■ **Data provided**:
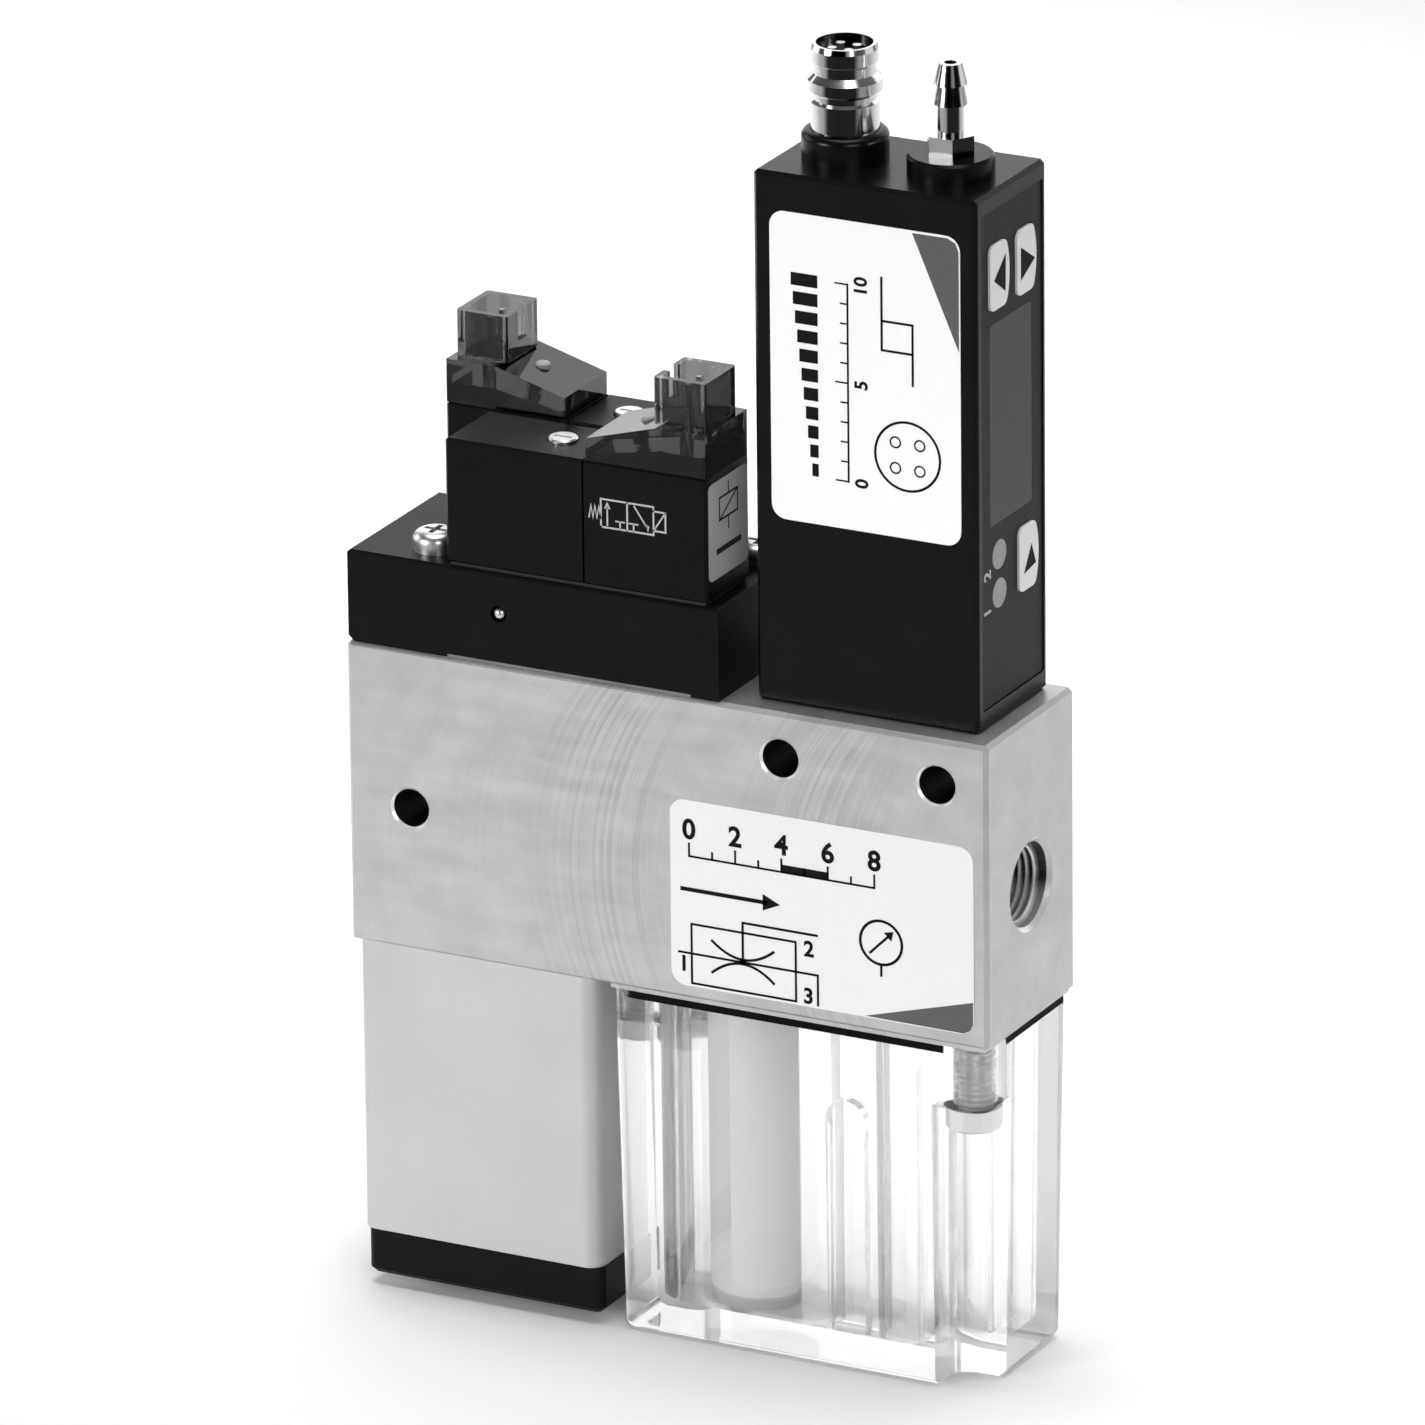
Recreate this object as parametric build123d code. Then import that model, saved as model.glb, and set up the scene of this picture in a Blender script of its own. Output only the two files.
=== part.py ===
from build123d import *
import os

# Compact vacuum ejector: an aluminium body with an ejector cartridge, two solenoid valves on a
# manifold, a vacuum switch, a silencer and a clear filter bowl.
# All sizes are millimetres. While a piece is modelled, X runs from the left end of the body, Y from
# its front face to its back face, and Z up from its underside. On export the origin moves to the
# middle of the lowest face, because the unit stands there.

# Body
BODY_L = 80.6
BODY_D = 22.0
BODY_H = 36.0
BODY_EDGE = 0.5
UNDER_EDGE = 0.35
MID_Y = BODY_D / 2
FIT = 0.05
SLACK = 0.1

# Mounting holes for M4 screws, through the body from front to back
MOUNT_R = 2.25
MOUNT_CHAMFER = 0.3
LOW_HOLE_X = 7.9
LOW_HOLE_Z = 17.0
HIGH_HOLE_IN = 25.8
HIGH_HOLE_X = BODY_L - HIGH_HOLE_IN
HIGH_HOLE_PITCH = 19.5
HIGH_HOLE_Z = 30.5

# Ports: G1/8, bored to the major diameter of the thread
PORT_R = 4.865
PORT_DEPTH = 12.0
PORT_MOUTH_R = 5.4
PILOT_R = 4.0
PILOT_DEPTH = 16.2
VACUUM_PORT_Z = 16.0
SUPPLY_PORT_Z = 26.5
SUPPLY_PORT_DEPTH = 10.0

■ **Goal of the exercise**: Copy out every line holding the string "import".

■ **Reply to the task**:
Recreate this object as parametric build123d code. Then import that model, saved as model.glb, and set up the scene of this picture in a Blender script of its own. Output only the two files.
from build123d import *
import os